2) ChoLon Modern Asian Bistro
1555 Blake Street
There's nothing secret about ChoLon's diminutive steamer basket filled with French onion soup dumplings; chef/owner Lon Symensma's French ode to Chinese xiaolong bao is one of the most celebrated dishes in Denver. That doesn't make the dumplings any less beckoning as a cool-weather treat — or any less astounding every time we slurp up the jiggly spheres. The trick to making these soup dumplings is that the oniony broth is cooked down and enriched to the point that it's a gelatin when chilled, allowing it to be scooped onto circles of dough — along with pungent Gruyere — before they're sealed up with pinched pleats.
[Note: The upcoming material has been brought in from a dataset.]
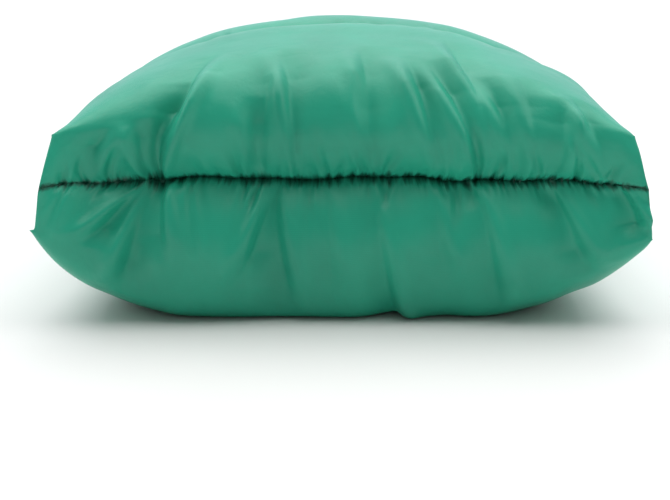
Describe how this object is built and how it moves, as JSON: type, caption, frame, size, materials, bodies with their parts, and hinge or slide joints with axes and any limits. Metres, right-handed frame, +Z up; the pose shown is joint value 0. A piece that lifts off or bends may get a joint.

A few minutes of steam liquefies the soup inside the delicate pouches so that they burst on your tongue in a cascade of savory sweetness.

3) Barricuda's
1076 Ogden Street
Barricuda's isn't exactly a dive; now 22 years old, it's more of a neighborhood bar and late-night diner with reasonably priced food. Still, the dated decor and dim lighting skews more divey than today's trendy eateries clad in beetle-kill pine and peddling Colorado craft ale and artisanal spirits. But if you're looking for a friendly and unpretentious hangout to drink away the hours, or just a fast, filling lunch, Barricuda's is a winner. The kitchen makes its own French onion soup and serves it in little stoneware pots slathered in molten Swiss, exactly the way every diner in America has done the dish since it was popularized in the 1960s. After tilting back the bowl to down the last sips of the mild broth, you can peel brittle bits of cheese from the rim as a bar snack to go with your whiskey Coke. Classy.

4) Cafe Marmotte
290 South Downing Street
The new Cafe Marmotte is pure French at heart, with coq au vin and foie gras coming from the kitchen in their purest forms. But chef Mark Reggiannini isn't afraid to stray from the formula — and his onion soup is a case in point. Rather than a mahogany broth laced with slow-cooked onions, this version is pureed with cream to bring out the pure essence of the onion. Despite the dairy, the soup is light and airy — and it's also made without meat, so a vegetable stock does the work of building a foundation of flavor. And, yes, there's Gruyere, but it's tempura-fried and placed like a tiny life raft in the center of the bowl. This is an unusual interpretation of a classic, but one that fits nicely atop Marmotte's four-seater bar sided by a glass from the excellent wine list. Bon appetit!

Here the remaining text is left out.